RECENSIONE / LAST MINUTE TO JAFFNA – VOLUME III
Accade spesso che si assuma la coerenza come sommo criterio del giudizio musicale. Per questo, quando a gennaio i Last Minute to Jaffna hanno pubblicato Volume III, sono tutti rimasti a bocca aperta.
Il gruppo torinese ci aveva abituati ai suoni immaginifici delle distorsioni prog-metal e delle cattiverie elettriche post-core. L’EP del 2006 e il debut album Volume I del 2008 viaggiavano sicuri in questa direzione.
Con Volume III, i nostri Gianmaria Asteggiano (basso), Danilo Battocchio (chitarra), Valerio Damiano (voce e chitarra) e Andrea Pellegrino (batteria) sviluppano invece un doom/psycho/metal tutto acustico. Chiariamo subito: il loro non è un cambio di stile. È, piuttosto, una parentesi sperimentale. Volume III nasce infatti in occasione del concerto acustico di Scott Kelly dei Neurosis. I Last Minute to Jaffna, chiamati ad aprirne lo spettacolo, decisero di non poter essere da meno. Così, abbandonate le distorsioni, rivisitarono alcuni loro brani in chiave acustica.
La tracklist di Volume III si compone quindi di tre brani riarrangiati e due inediti,Chapter XIII e Chapter XXV. Cinque pezzi per un totale di 50 minuti di suono intenso e ipnotico.

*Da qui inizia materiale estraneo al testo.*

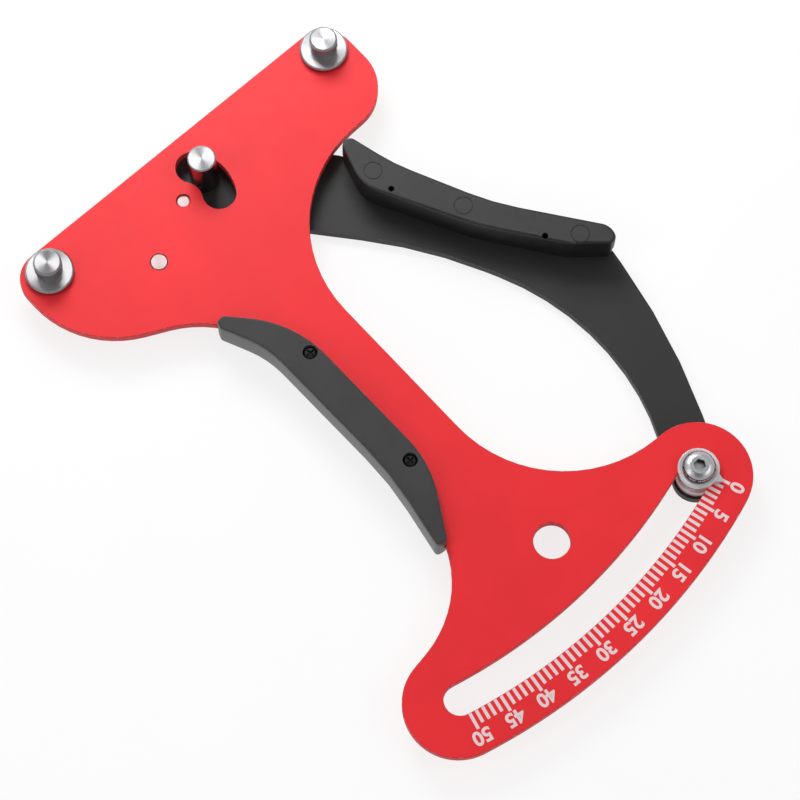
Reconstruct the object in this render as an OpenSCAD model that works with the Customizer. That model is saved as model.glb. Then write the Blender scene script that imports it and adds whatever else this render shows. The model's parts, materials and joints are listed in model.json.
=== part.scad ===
// Spoke tension meter: a flat frame with two fixed posts and a printed scale,
// and a sprung lever behind it that carries the moving post and the pointer.
// Modelled about the lever's pivot, X along the fixed posts, +Y towards them,
// then moved so that the origin is under the middle of the whole tool.

/* [Plates] */
// Thickness of the frame plate
frame_t = 3; // [2.5:0.1:4]
// Thickness of the lever plate
lever_t = 3; // [2.5:0.1:4]
// Gap between the lever plate and the frame plate
plate_gap = 3.3; // [3:0.1:4.5]

/* [Frame outline] */
// Radius of the frame's two lower lobes
lobe_r = 15.6; // [13:0.1:17]
// Right edge of the waist, from the pivot
waist_right = 12.4; // [10:0.1:14]
// Left edge of the waist, from the pivot
waist_left = 10.9; // [9:0.1:11.5]
// Height of the frame's top edge above the fixed posts
top_margin = 7.7; // [7.2:0.1:9]
// Diameter of the hanging hole
hang_d = 10.6; // [6:0.1:14]

/* [Posts] */
// Distance between the two fixed posts
post_span = 106.2; // [100:0.1:112]
// Distance of the left fixed post from the pivot, along the row
post_left = 43.6; // [41:0.1:47]
// Height of the row of fixed posts above the pivot
post_y = 8.5; // [8:0.1:9.5]
// Diameter of a fixed post's flange
flange_d = 14.2; // [12:0.1:15]
// Thickness of a fixed post's flange
flange_t = 2; // [1.5:0.1:3]
// Diameter of a post's head
post_d = 8.3; // [7:0.1:8.6]
// Diameter of the waist under a fixed post's head
neck_d = 7.6; // [6:0.1:7.9]
// Height of a fixed post above the frame's front face
post_h = 8.5; // [7:0.1:10]
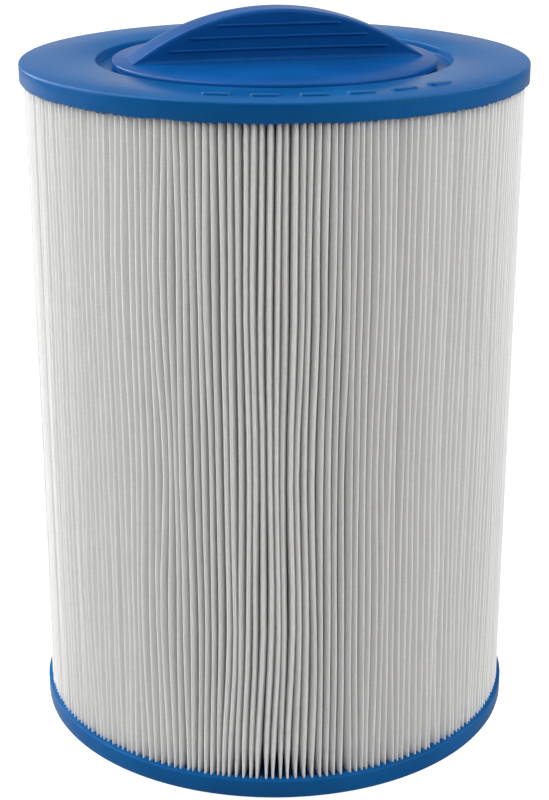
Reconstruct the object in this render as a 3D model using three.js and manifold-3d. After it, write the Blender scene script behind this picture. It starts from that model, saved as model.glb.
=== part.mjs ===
// A screw-in pleated filter cartridge for a pool or spa skimmer. Millimetres, +Z up. The origin is the
// centre of the threaded nipple's end face, and the grip fin runs along X. Water passes inwards through the
// pleated media and the core's slots, and leaves through the nipple. Both caps are cast round the other
// pieces, so neighbours that are bonded or potted on the real cartridge are one thin bond gap apart here.

import * as THREE from "three";
import { mergeVertices } from "three/addons/utils/BufferGeometryUtils.js";
import Module from "manifold-3d";

const wasm = await Module();
wasm.setup();

// Whole cartridge
const bodyRadius = 76.2;
const bodyLength = 209.6; // underside of the bottom cap to the top face of the upper ring
const bondGap = 0.3;
const roundSegments = 72;

// Top cap: a flat ring with a recess in its middle that holds the handle disc
const topBandHeight = 5.3;
const topEdgeChamfer = 1;
const recessDepth = 2.4;
const recessWeb = 1; // cap left between the recess floor and the pleat ends
const grooveWidth = 4.8; // ring of recess floor left open round the handle disc
const pottingCollar = 2; // how far the cap reaches down between the core and the pleats

// Raised plain bars on the ring
const markCount = 6;
const markLength = 8;
const markWidth = 3.5;
const markHeight = 0.5;
const markFirstAngle = -100;
const markStepAngle = 10.5;

// Handle: a disc with a half-moon grip fin above and a spigot that plugs the core below
const discRadius = 48.7;
const discEdgeChamfer = 0.6;
const finInset = 4.7; // disc edge to the end of the fin
const finHeight = 14.6;
const finWaistHalfWidth = 6.1;
const finFootHalfWidth = 8.2;
const finArcSteps = 28;
const finPlanSteps = 10;
const beadHeights = [3.4, 6.9, 10.4]; // middle of each bead above the disc
const beadEndInset = 5.5; // fin outline to the end of a bead
const beadThickness = 0.9;
const beadProud = 0.5;
const spigotLength = 8;
const spigotWall = 2.4;

// Core: a moulded tube with long slots, so that staves are left between two plain end bands
const coreRadius = 27;
const coreWall = 2.8;
const slotWidth = 11;
const slotsAround = 8;
const coreEndBand = 10; // plain tube at each end
const coreSegments = 32;

// Media: one strip of fabric folded into deep pleats, its two ends side by side at the seam
const pleatInset = 1.2; // cap edge to the outer folds
const pleatCoreGap = 3; // core to the inner folds
const mediaThickness = 0.35;
const pleatGap = 0.157; // free space between folds where they stand closest, round the core
const crestWidth = 0.9;
const fluteDepth = 2.5; // crest to valley on the pack's outer face
const foldsPerInnerFacet = 4;
const seamBeadThickness = 0.6;
const seamBeadInset = 1; // bead edge to the inner and the outer folds
const seamAngle = 118;

// Bottom cap
const bottomBandHeight = 6;
const bottomEdgeChamfer = 1;
const bottomWeb = 4; // cap below the pleat ends

// Threaded adapter: a 1 1/2 inch tapered pipe thread, 11.5 threads to the inch
const nippleLength = 22; // below the bottom cap
const nippleWall = 3.1; // under the thread
const nippleBoreFlare = 2; // length over which the bore meets the spigot
const nippleEndChamfer = 0.8;
const threadMajorRadius = 23.7; // at the nipple's end
const threadHeight = 1.6;
const threadPitch = 25.4 / 11.5;
const threadTaper = 1 / 32; // radius gained along the length
const threadCrest = 0.3;
const threadStart = 1.6; // nipple's end to the middle of the first turn
const threadRunout = 3; // plain neck under the bottom cap
const threadStepsPerTurn = 24;
const flangeReach = 7; // beyond the core and the thread
const flangeThickness = 2.5;

// Places worked out from the sizes above
const seatZ = nippleLength;
const topZ = seatZ + bodyLength;
const recessZ = topZ - recessDepth;
const recessRadius = discRadius + grooveWidth;
const discUnderZ = recessZ + bondGap;
const pleatOuterRadius = bodyRadius - pleatInset;
const pleatInnerRadius = coreRadius + pleatCoreGap;
const pleatBottomZ = seatZ + bottomWeb + bondGap;
const pleatTopZ = recessZ - recessWeb - bondGap;
const coreBoreRadius = coreRadius - coreWall;
const spigotRadius = coreBoreRadius - bondGap;
const flangeRadius = Math.max(coreRadius, threadMajorRadius) + flangeReach;
const flangeTopZ = seatZ + flangeThickness;
const coreBottomZ = flangeTopZ + bondGap;
const coreTopZ = discUnderZ - bondGap;
const threadRootRadius = threadMajorRadius - threadHeight;
const nippleBoreRadius = threadRootRadius - nippleWall;
const spigotBoreRadius = Math.min(nippleBoreRadius, spigotRadius - spigotWall);
const finHalfLength = discRadius - finInset;
const finArcRadius = (finHalfLength ** 2 + finHeight ** 2) / (2 * finHeight);

// A closed solid that can be joined and cut
function solid(geometry) {
  const bare = geometry.index ? geometry.toNonIndexed() : geometry;
  bare.deleteAttribute("normal");
  bare.deleteAttribute("uv");
  const merged = mergeVertices(bare, 1e-4);
  const mesh = new wasm.Mesh({
    numProp: 3,
    vertProperties: merged.attributes.position.array,
    triVerts: new Uint32Array(merged.index.array),
  });
  return new wasm.Manifold(mesh);
}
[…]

L’arrangiamento acustico di Chapter V, Chapter VI, e Chapter XI, resta incredibilmente pieno. I suoni, stratificati, si compenetrano armonicamente senza comunque smentire l’approccio doom dei LMTJ, che restano fedeli alla propria vocazione heavy. La quarta traccia, Chapter VI, suona quasi migliorata dal suono limpido delle chitarre acustiche incalzate dalla batteria insistente.
Chapter XIII, primo inedito del disco, introduce un’atmosfera crepuscolare, suadente, calda. Batteria, chitarre e basso si colorano di toni quasi jazz, in questo pezzo che non fa pesare i suoi 10:46 minuti. L’intero brano è attraversato dal suono malinconico del corno di Stefano Casanova, che intreccia le chitarre in una ragnatela di effetti elettronici, opera magistrale dell’altro ospite del disco Fabrizio Modonese Palumbo.
L’altro inedito, Chapter XXV, rimane, invece, in ombra. I suoni sono meno particolari, poco intraprendenti. Chapter XXV è un pezzo che resta sospeso: aspettiamo che da un momento all’altro la batteria si scateni, che dalle chitarre escano tuoni e fulmini. Attesa vana, la nostra. Il pezzo rimane in linea con il resto del disco, non se ne discosta, non cede a voli pindarici. Si garantisce insomma un posto nello slowcore ben definito dalla batteria e dalla chiusa nostalgica di chitarra e voce.
Volume III conferma il debito che i LMTJ hanno nei confronti dei Neurosis. Debito, va detto, in parte mitigato dalle impronte di Mark Lanegan, in parte dai paradossi math dei Tool. Le atmosfere evocate hanno poi tutta la raffinatezza degli Isis.
I Last Minute to Jaffna riescono a rivendicare, a livello nazionale, una propria indiscussa identità. Con Volume III hanno dimostrato non solo di aver coraggio, ma anche di essere molto capaci. Ora aspettiamo il terzo album, Volume II. Last Minute to Jaffna, sappiatelo: vogliamo restare ancora a bocca aperta.